De quoi traite La guerre globale contre les peuples de Mathieu Rigouste ?

L’ouvrage de Mathieu Rigouste revient sur les origines coloniales de la machine répressive. Il se plonge dans l’histoire du colonialisme occidental pour mettre en lumière l’importation des techniques de domination d’hier vers nos métropoles d’aujourd’hui.

Qui est Pierre Bolotte, le père des BAC ?

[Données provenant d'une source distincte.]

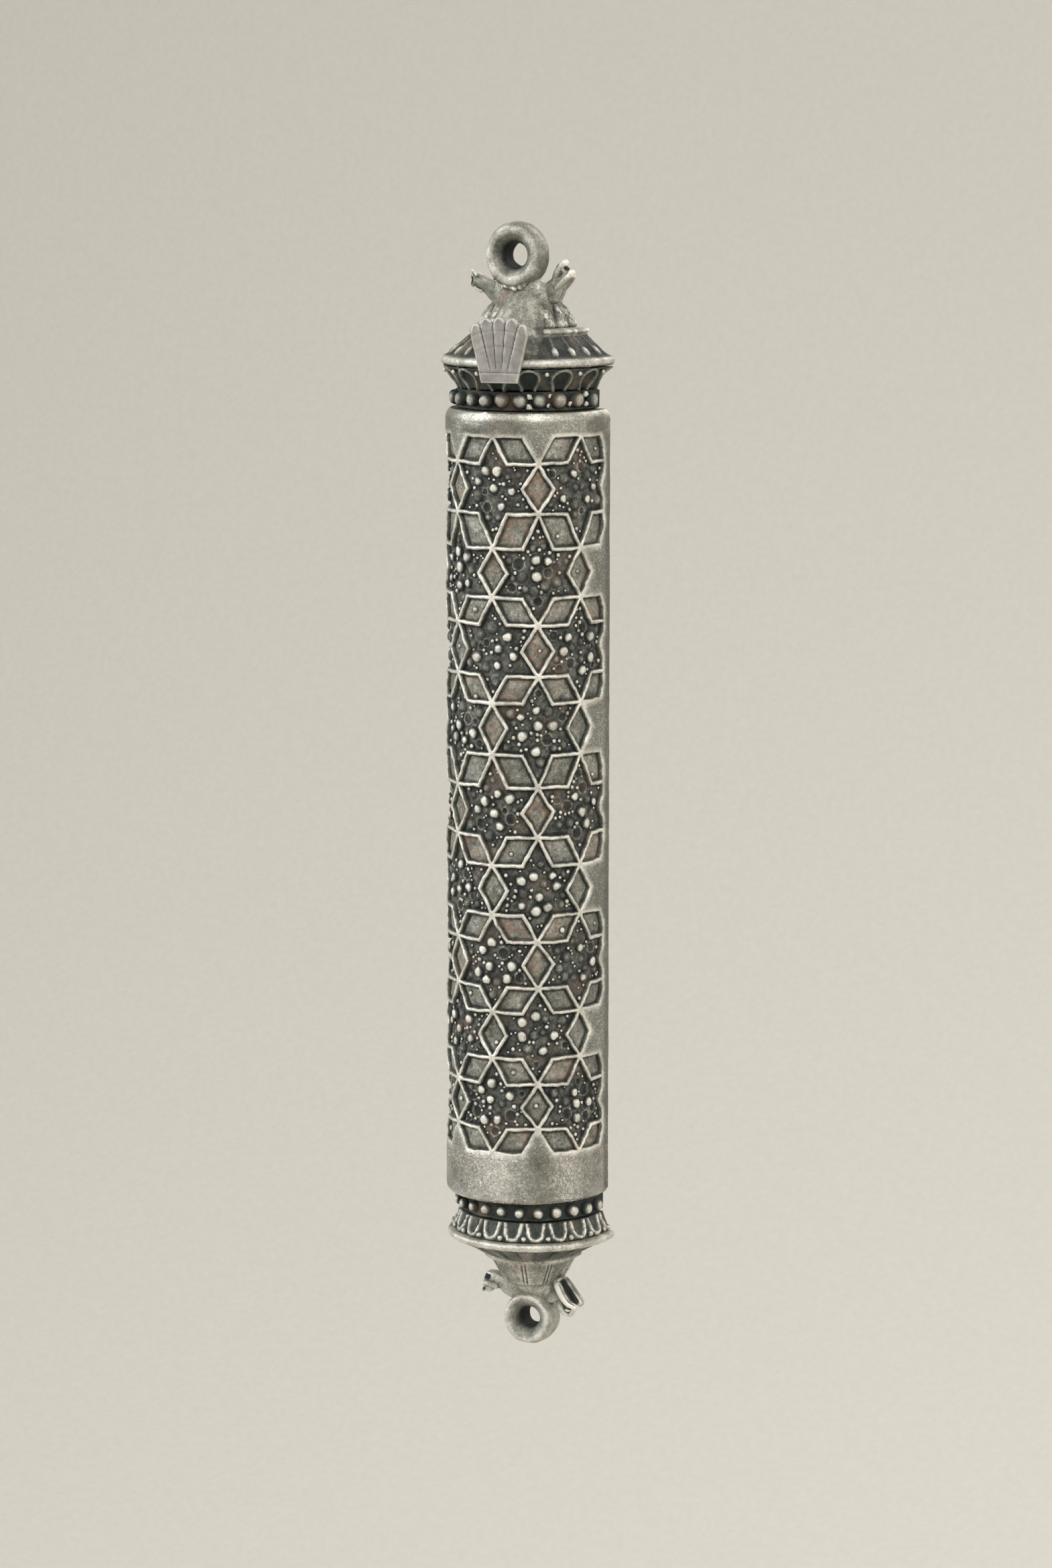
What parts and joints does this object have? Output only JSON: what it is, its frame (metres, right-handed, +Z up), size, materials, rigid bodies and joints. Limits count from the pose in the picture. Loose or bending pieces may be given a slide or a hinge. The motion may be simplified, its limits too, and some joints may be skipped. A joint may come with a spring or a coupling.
{
  "type": "mezuzah case",
  "caption": "Half-round mezuzah case with a pierced star lattice, beaded cornices, pointed finials and hanging rings, clipped to a wall plate and holding a rolled parchment.",
  "frame": {"origin": "centre of the adhesive strip's wall face, which is the face that meets the doorpost", "axes": "+Z up along the case's length, +Y into the wall, front towards -Y, +X to the viewer's right"},
  "size_m": [0.022, 0.0149, 0.1407],
  "materials": {
    "antique_pewter": "antiqued, dark in the recesses and rubbed bright on the edges",
    "oxidised_pewter": "granulated, darkened with worn bright grains",
    "brushed_plaque": "brushed up and down, bright cut edges",
    "plain_pewter": "rolled sheet, satin",
    "spring_steel": "satin",
    "adhesive_foam": "matte foam",
    "parchment": "matte skin",
    "clear_film": "clear glossy film"
  },
  "bodies": {
    "wall_plate": {"back_cover": "plain_pewter", "cover_spring_upper": "spring_steel", "cover_spring_lower": "spring_steel", "rivet_upper": "spring_steel", "rivet_lower": "spring_steel", "adhesive_strip": "adhesive_foam"},
    "case_front": {"front_shell": "oxidised_pewter", "lattice_sleeve": "antique_pewter", "upper_bead_collar": "antique_pewter", "upper_cornice": "antique_pewter", "roof_canopy": "antique_pewter", "upper_bell": "antique_pewter", "upper_hanging_ring": "antique_pewter", "upper_left_leaf": "antique_pewter", "upper_right_leaf": "antique_pewter", "emblem_plaque": "brushed_plaque", "emblem_pin_left": "oxidised_pewter", "emblem_pin_right": "oxidised_pewter", "lower_bead_collar": "antique_pewter", "lower_cornice": "antique_pewter", "lower_tier": "antique_pewter", "fluted_cone": "antique_pewter", "lower_hanging_ring": "antique_pewter", "lower_left_leaf": "antique_pewter", "lower_right_leaf": "antique_pewter"},
    "scroll": {"parchment_scroll": "parchment", "scroll_sleeve": "clear_film"}
  },
  "joints": [
    {"name": "case_off", "type": "slide", "parent": "wall_plate", "child": "case_front", "axis": [0, -1, 0], "range_m": [0, 0.04]},
    {"name": "scroll_out", "type": "slide", "parent": "wall_plate", "child": "scroll", "axis": [0, -1, 0], "range_m": [0, 0.024]}
  ],
  "couplings": [
    {"joint": "scroll_out", "follows": "case_off", "ratio": 0.6}
  ]
}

Pierre Bolotte est un ancien administrateur colonial français. Ayant commencé sa carrière en Indochine, il fut l’un des commanditaires de la répression des émeutes de mai 1967 en Guadeloupe. Présent en Algérie, il va être chargé dans les années 1970 de créer la BSN, l’ancêtre de la BAC.

Que veut dire LBD ?

L’acronyme LBD, signifiant lanceur de balles de défense, est une arme utilisée par les forces de l’ordre pour réprimer les mouvements sociaux. Son utilisation, d’abord réservée à la répression coloniale, s’est ensuite vue importée directement dans les métropoles.

Qu’est-ce que l’« effet boomerang » ?

L’effet boomerang correspond à l’importation de techniques réservées normalement à la répression coloniale aux usages sécuritaires métropolitains.